Humana and the fight against tuberculosis, the hidden disease


Tuberculosis is an infectious lung disease that kills more than 4,500 people a day, according to data from the Stop TB Partnership. It is one of the 10 leading causes of death worldwide and the first among people with HIV.

These data highlight the need to carry out coordinated actions among the actors to increase detection, diagnosis and access to treatment. World Tuberculosis Day is celebrated every March 24th, a good time to highlight the importance of redoubling actions against it and not remain an almost hidden ailment.

Despite international efforts and initiatives to curb the disease, more than 28,500 new cases of tuberculosis are registered every day. In total, nearly 2 billion people are infected with the tuberculosis virus, according to the WHO. Tuberculosis is a disease that has a cure as long as it is diagnosed in time and the treatment is followed to the letter.

Human and the fight against tuberculosis

Humana People to People considers it essential to combine efforts in the field of international policy and cooperation so that this disease is the object of greater public awareness and receives the necessary financial resources to be combated with guarantees.

ADPP-Mozambique is responsible for the coordination of TIMS pilot program developed since 2016 in eight countries: Zambia, Malawi, Botswana, Swaziland, Namibia, Mozambique, Lesotho and Tanzania. ADPP has coordinated the work of five other organizations of Humana People to People and three other nongovernmental entities for the active search of cases of tuberculosis in the mining populations of the region. TB Alert has provided technical support throughout the program.

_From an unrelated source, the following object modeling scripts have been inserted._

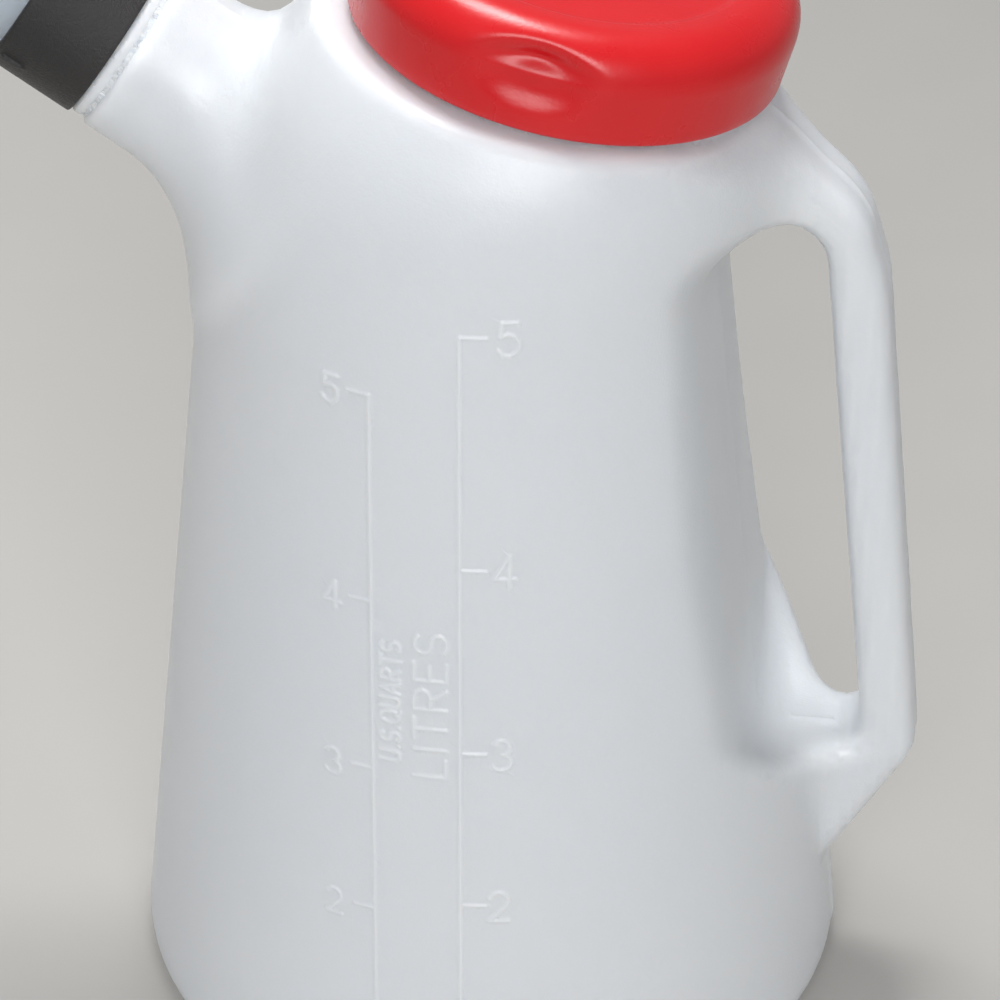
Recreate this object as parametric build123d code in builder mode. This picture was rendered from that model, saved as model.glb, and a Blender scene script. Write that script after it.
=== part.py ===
from build123d import *
import os
from math import cos, radians, sin, tan

os.makedirs("parts", exist_ok=True)

# A 5 litre lidded measuring jug with a hollow handle and a screwed-on flexible spout.
# Millimetres. The origin is the centre of the base, +Z is up, the handle points along +X
# and the spout along -X. The jug is symmetric about the XZ plane.

# --- Driving dimensions ---
wall = 2.0

base_radius = 96.6
base_corner = 13.7
push_up = 3.0
foot_width = 22.0
cone_lean = 6.74
cone_top = 238.0

shoulder_x, shoulder_z, shoulder_radius = 8.5, 262.0, 66.2
fill_x, fill_z, fill_tilt = 18.7, 282.6, 11.0
ledge_radius = 55.5
ledge_shift = 3.0
ledge_drop = 2.0
neck_radius = 49.0
neck_top = 13.0
neck_bore = 46.4
neck_root = 1.0
bore_entry, bore_exit = 8.0, 4.0

spout_x, spout_z, spout_rise = -87.9, 271.3, 34.6
spout_flare = ((-46, 37.0), (-34, 29.0), (-18, 23.4), (0, 22.8))
finish_radius = 19.2
finish_groove_radius = 20.4
finish_ring_radius = 21.6
finish_root = 1.0
groove_width, ring_width, finish_length = 1.2, 2.6, 18.0
spout_bore = 16.6

# The handle and the finger gap in the XZ plane: corners and the radii that round them.
handle_half_width = 13.0
handle_round = 6.0
handle_corners = ((44, 60), (44, 259), (70.5, 258.5), (92.8, 244), (100.2, 221), (116.0, 79), (92, 36))
handle_radii = (1, 1, 34, 26, 40, 14, 9)
gap_top, gap_bottom = 239.0, 80.5
gap_floor = ((54.9, gap_top), (73.3, gap_bottom))
gap_floor_radii = (13.5, 9)
grip = ((101.4, gap_bottom), (83.8, gap_top))
grip_radii = (6.5, 13.5)
recess_half_width = 62.0
recess_reach = 130.0
recess_corner = 1.0

lid_radius = 53.0
lid_flare = 1.1
lid_shoulder = 13.2
lid_top = 25.0
lid_bore = 50.4
lid_bore_depth = 15.4
lid_bore_chamfer = 0.8
lid_seat = 43.5
lid_cavity = (41.0, 21.6)
lid_dish = 1.4
lid_rim_round = 1.2
lid_edge = 11.0
lid_ridge = (12.6, 15.0)
scallop_count = 3
scallop_angle = -94.0
scallop_height = 18.5
scallop_size = (12.0, 28.0, 12.0)
scallop_depth = 3.3

seal_inner = 44.0
seal_clearance = 0.4
seal_gap = 0.05

nut_radius = 22.4
nut_length = 23.2
nut_bore = 20.9
nut_lip = 2.2
nut_edge_round = 0.8
nut_clearance = 0.3
nut_gap = 0.5
flange_clearance = 0.5
nut_ribs = 4
nut_rib_angle = 150.0
nut_rib_size = (1.6, 1.4, 6.0)
nut_rib_inset = 5.0

gasket_thickness = 1.5
flange_thickness = 2.0
spigot_radius = 18.8
spigot_end_radius = 13.2
spigot_straight = 12.0
spigot_length = 40.0
cuff_length = 8.0
hose_radius = 11.0
hose_wave = 1.8
hose_waves = 9
hose_length = 58.0
hose_start_plain, hose_end_plain = 4.0, 3.5
nozzle_radius = 12.6
nozzle_tip_radius = 8.0
nozzle_length = 56.0
nozzle_cuff = 6.0
tip_margin = 4.0
tube_wall = 1.6
cap_length = 18.0
cap_wall = 1.6
cap_round = 0.7
cap_stop_gap = 0.3
slip = 0.05


# --- Frames ---
def tilted(x, z, tilt):
    """A plane at (x, 0, z) whose normal leans by tilt degrees from +Z towards +X."""
    lean = radians(tilt)
    return Plane(origin=(x, 0, z), x_dir=(cos(lean), 0, -sin(lean)), z_dir=(sin(lean), 0, cos(lean)))


def section(plane):
    """The XZ plane moved to a tilted plane's origin and turned so that its y runs along the normal."""
    return Plane(origin=plane.origin, x_dir=plane.x_dir, z_dir=-plane.y_dir)


shoulder_plane = tilted(shoulder_x, shoulder_z, fill_tilt / 2)
fill_plane = tilted(fill_x, fill_z, fill_tilt)
spout_plane = tilted(spout_x, spout_z, spout_rise - 90)
spout_mouth = groove_width + ring_width + finish_length
nut_start = groove_width + ring_width + nut_gap
flange_start = spout_mouth + gasket_thickness
hose_start = flange_start + spigot_length
hose_end = hose_start + hose_length
nozzle_end = hose_end + nozzle_length


def cone_radius(z):
    """Radius of the jug's cone at height z."""
    return base_radius - tan(radians(cone_lean)) * (z - base_corner)


# --- Jug body ---
def vessel(inset):
    """The jug's vessel and spout neck as one solid, drawn in by inset all round."""
    foot = base_radius - base_corner
    with BuildPart() as form:
        with BuildSketch(Plane.XZ):
            with BuildLine():
                Polyline(
                    (0, push_up + inset),
                    (foot - foot_width, push_up + inset),
                    (foot - foot_width + push_up, inset),
                    (foot, inset),
                )
                RadiusArc((foot, inset), (base_radius - inset, base_corner), inset - base_corner)
                Polyline(
                    (base_radius - inset, base_corner),
                    (cone_radius(cone_top) - inset, cone_top),
                    (0, cone_top),
                    (0, push_up + inset),
                )
            make_face()
        revolve(axis=Axis.Z)
        with BuildSketch(Plane.XY.offset(cone_top)):
            Circle(cone_radius(cone_top) - inset)
        with BuildSketch(shoulder_plane):
            Circle(shoulder_radius - inset)
        with BuildSketch(fill_plane.offset(-ledge_drop - inset)):
            with Locations((-ledge_shift, 0)):
                Circle(ledge_radius - inset)
        loft()
        with BuildSketch(Plane.XZ):
            with BuildLine():
                FilletPolyline(
                    *gap_floor, (recess_reach, gap_bottom), (recess_reach, gap_top),
                    radius=[*gap_floor_radii, recess_corner, recess_corner], close=True,
                )
            make_face()
            offset(amount=inset)
        extrude(amount=recess_half_width, both=True, mode=Mode.SUBTRACT)
        for step, radius in spout_flare:
            with BuildSketch(spout_plane.offset(step if step else -inset)):
                Circle(radius - inset)
        loft()
    return form.part


def handle(inset):
    """The handle as a rounded strap around the finger gap, drawn in by inset all round."""
    with BuildPart() as form:
        with BuildSketch(Plane.XZ):
            with BuildLine():
                FilletPolyline(*handle_corners, radius=list(handle_radii), close=True)
            make_face()
            offset(amount=-inset)
        extrude(amount=handle_half_width - inset, both=True)
        with BuildSketch(Plane.XZ):
            with BuildLine():
                FilletPolyline(*gap_floor, *grip, radius=[*gap_floor_radii, *grip_radii], close=True)
            make_face()
            offset(amount=inset)
        extrude(amount=handle_half_width, both=True, mode=Mode.SUBTRACT)
        sides = form.faces().filter_by(Axis.Y).sort_by(Axis.Y)
        fillet(sides[0].edges() + sides[-1].edges(), handle_round - inset)
    return form.part


with BuildPart() as hollow:
    add(vessel(wall))
    add(handle(wall))

with BuildPart() as jug_body:
    add(vessel(0))
    add(handle(0))
    add(hollow.part, mode=Mode.SUBTRACT)
    for plane, bore in ((fill_plane, neck_bore), (spout_plane, spout_bore)):
        with BuildSketch(plane.offset(-bore_entry)):
            Circle(bore)
        extrude(amount=bore_entry + bore_exit, mode=Mode.SUBTRACT)
    # The filling neck, and the spout neck's groove, ring and threaded length.
    for plane, outline in (
        (fill_plane, [
            (neck_bore, neck_top),
            (neck_radius, neck_top),
            (neck_radius, -ledge_drop - neck_root),
        ]),
        (spout_plane, [
            (spout_bore, spout_mouth),
            (finish_radius, spout_mouth),
            (finish_radius, groove_width + ring_width),
            (finish_ring_radius, groove_width + ring_width),
            (finish_ring_radius, groove_width),
            (finish_groove_radius, groove_width),
            (finish_groove_radius, -finish_root),
        ]),
    ):
        with BuildSketch(section(plane)):
            with BuildLine():
                Polyline(*outline, (outline[0][0], outline[-1][1]), close=True)
            make_face()
        revolve(axis=Axis(plane.origin, plane.z_dir))
jug_body.part.label = "jug_body"
export_step(jug_body.part, "parts/jug_body.step")


# --- Lid and its seal ---
scallop = scale(Sphere(1), by=scallop_size)

with BuildPart() as lid:
    with BuildSketch(section(fill_plane)):
        with BuildLine():
            Polyline(
                (lid_bore, lid_bore_chamfer),
                (lid_bore, lid_bore_depth),
                (lid_seat, lid_bore_depth),
                lid_cavity,
                (0, lid_cavity[1]),
                (0, lid_top - lid_dish),
                (lid_radius - lid_ridge[1], lid_top - lid_dish),
                (lid_radius - lid_ridge[0], lid_top),
                (lid_radius + lid_flare - lid_edge, lid_top),
            )
            Spline(
                (lid_radius + lid_flare - lid_edge, lid_top),
                (lid_radius + lid_flare, lid_shoulder),
                tangents=((1, -0.1), (-0.05, -1)),
            )
            Polyline(
                (lid_radius + lid_flare, lid_shoulder),
                (lid_radius, lid_rim_round),
                (lid_radius - lid_rim_round, 0),
                (lid_bore + lid_bore_chamfer, 0),
                (lid_bore, lid_bore_chamfer),
            )
        make_face()
    revolve(axis=Axis(fill_plane.origin, fill_plane.z_dir))
    scallop_reach = lid_radius + lid_flare + scallop_size[0] - scallop_depth
    with Locations(fill_plane.offset(scallop_height)):
        with PolarLocations(scallop_reach, scallop_count, scallop_angle):
            add(scallop, mode=Mode.SUBTRACT)
lid.part.label = "lid"
export_step(lid.part, "parts/lid.step")

with BuildPart() as lid_seal:
    with BuildSketch(fill_plane.offset(neck_top)):
        Circle(lid_bore - seal_clearance)
        Circle(seal_inner, mode=Mode.SUBTRACT)
    extrude(amount=lid_bore_depth - neck_top - seal_gap)
lid_seal.part.label = "lid_seal"
export_step(lid_seal.part, "parts/lid_seal.step")


# --- Spout nut and gasket ---
with BuildPart() as spout_nut:
    with BuildSketch(spout_plane.offset(nut_start)):
        Circle(nut_radius)
        Circle(nut_bore, mode=Mode.SUBTRACT)
    extrude(amount=nut_length - nut_lip)
    with BuildSketch(spout_plane.offset(nut_start + nut_length - nut_lip)):
        Circle(nut_radius)
        Circle(spigot_radius + nut_clearance, mode=Mode.SUBTRACT)
    extrude(amount=nut_lip)
    rims = spout_nut.edges().filter_by(GeomType.CIRCLE).group_by(SortBy.RADIUS)[-1]
    fillet(rims, nut_edge_round)
    with Locations(spout_plane.offset(nut_start + nut_length - nut_rib_inset)):
        with PolarLocations(nut_radius, nut_ribs, nut_rib_angle):
            Box(*nut_rib_size)
spout_nut.part.label = "spout_nut"
export_step(spout_nut.part, "parts/spout_nut.step")

with BuildPart() as spout_gasket:
    with BuildSketch(spout_plane.offset(spout_mouth)):
        Circle(finish_radius)
        Circle(spout_bore, mode=Mode.SUBTRACT)
    extrude(amount=gasket_thickness)
spout_gasket.part.label = "spout_gasket"
export_step(spout_gasket.part, "parts/spout_gasket.step")


# --- Flexible spout ---
def tube_of(profile):
    """A round tube about the spout axis from (radius, distance) points, open at both ends."""
    with BuildPart() as tube:
        with BuildSketch(section(spout_plane)):
            with BuildLine():
                bore = [(r - tube_wall, s) for r, s in reversed(profile)]
                Polyline(*profile, *bore, close=True)
            make_face()
        revolve(axis=Axis(spout_plane.origin, spout_plane.z_dir))
    return tube.part


with BuildPart() as spout_base:
    add(tube_of([
        (spigot_radius, flange_start),
        (spigot_radius, flange_start + spigot_straight),
        (spigot_end_radius, hose_start - cuff_length),
        (spigot_end_radius, hose_start),
    ]))
    with BuildSketch(spout_plane.offset(flange_start)):
        Circle(nut_bore - flange_clearance)
        Circle(spigot_radius - tube_wall / 2, mode=Mode.SUBTRACT)
    extrude(amount=flange_thickness)
spout_base.part.label = "spout_base"
export_step(spout_base.part, "parts/spout_base.step")

with BuildPart() as flex_hose:
    first_wave = hose_start + hose_start_plain
    pitch = (hose_end - hose_end_plain - first_wave) / hose_waves
    waves = [(spigot_end_radius, hose_start), (spigot_end_radius, first_wave)]
    for i in range(hose_waves):
        waves.append((hose_radius - hose_wave / 2, first_wave + (i + 0.25) * pitch))
        waves.append((hose_radius + hose_wave, first_wave + (i + 0.75) * pitch))
    waves += [(nozzle_radius, hose_end - hose_end_plain), (nozzle_radius, hose_end)]
    add(tube_of(waves))
flex_hose.part.label = "flex_hose"
export_step(flex_hose.part, "parts/flex_hose.step")

with BuildPart() as spout_nozzle:
    add(tube_of([
        (nozzle_radius, hose_end),
        (nozzle_radius, hose_end + nozzle_cuff),
        (nozzle_tip_radius, nozzle_end - cap_length - tip_margin),
        (nozzle_tip_radius, nozzle_end),
    ]))
spout_nozzle.part.label = "spout_nozzle"
export_step(spout_nozzle.part, "parts/spout_nozzle.step")

with BuildPart() as spout_cap:
    cap_plane = spout_plane.offset(nozzle_end - cap_length + cap_wall + cap_stop_gap)
    with BuildSketch(cap_plane):
        Circle(nozzle_tip_radius + cap_wall)
    extrude(amount=cap_length)
    with BuildSketch(cap_plane):
        Circle(nozzle_tip_radius + slip)
    extrude(amount=cap_length - cap_wall, mode=Mode.SUBTRACT)
    fillet(spout_cap.edges().filter_by(GeomType.CIRCLE).group_by(SortBy.RADIUS)[-1], cap_round)
spout_cap.part.label = "spout_cap"
export_step(spout_cap.part, "parts/spout_cap.step")
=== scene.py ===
import math

import bmesh
import bpy
import numpy as np
import openvdb
from mathutils import Matrix, Vector


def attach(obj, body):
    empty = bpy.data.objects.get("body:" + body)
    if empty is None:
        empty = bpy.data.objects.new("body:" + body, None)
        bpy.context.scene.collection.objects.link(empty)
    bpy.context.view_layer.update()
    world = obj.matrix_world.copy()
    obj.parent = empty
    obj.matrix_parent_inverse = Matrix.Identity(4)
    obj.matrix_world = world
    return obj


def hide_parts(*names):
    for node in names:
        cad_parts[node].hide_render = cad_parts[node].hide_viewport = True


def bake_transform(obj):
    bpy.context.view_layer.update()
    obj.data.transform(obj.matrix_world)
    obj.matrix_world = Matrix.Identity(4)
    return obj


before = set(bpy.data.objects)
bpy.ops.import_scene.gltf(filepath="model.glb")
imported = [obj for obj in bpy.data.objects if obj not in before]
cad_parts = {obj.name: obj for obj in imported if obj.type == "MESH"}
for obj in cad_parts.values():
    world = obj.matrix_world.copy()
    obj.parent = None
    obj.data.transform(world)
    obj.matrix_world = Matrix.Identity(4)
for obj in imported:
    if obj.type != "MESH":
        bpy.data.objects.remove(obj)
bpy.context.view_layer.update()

# The shapes below are worked out in millimetres and made into metres when a mesh is stored.
MM = 0.001

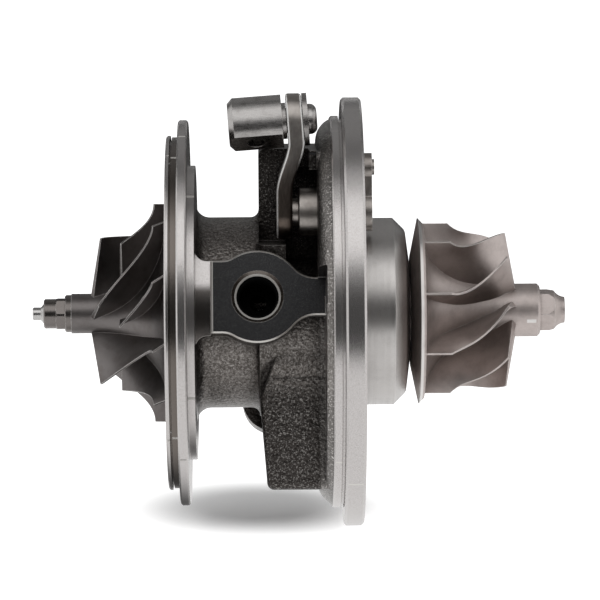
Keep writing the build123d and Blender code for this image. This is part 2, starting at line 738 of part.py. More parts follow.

This pilot program has been based on the accumulated experience of Humana in the combined fight against HIV / AIDS and tuberculosis through its TB-TC and TCE (Total Control of the Epidemic) programs. It is the first action of this type implemented at the regional level. The model is based on the prevention and dissemination of information among the members of the community, working from house to house to increase knowledge of the population, as well as to facilitate the detection of tuberculosis and the performance of HIV tests. It has also facilitated treatment in health centers. The program also aims to address the growing number of cases of co-infection among the mining population.

Case studies

An example of the good results achieved with the TIMS program in Mozambique is the case of André Bombe. André worked 30 years in the platinum mines in South Africa. In 2016 one of the people linked to TIMS through ADPP-Mozambique became interested in their situation. André explained that he had been feeling bad for four years and that he had never had a TB test even though he had gone to the hospital several times. After the corresponding diagnosis, in July 2017 Bombe completed the treatment. Today he is completely recovered. In addition, he and his family have become promoters of the 'TB Faça o teste' campaign in the mining community.

During the development of TIMS, ADPP-Mozambique has identified 170 cases of tuberculosis only in the city of Xai-Xai, in the province of Gaza. They are just a sample of the work deployed in the framework of this program.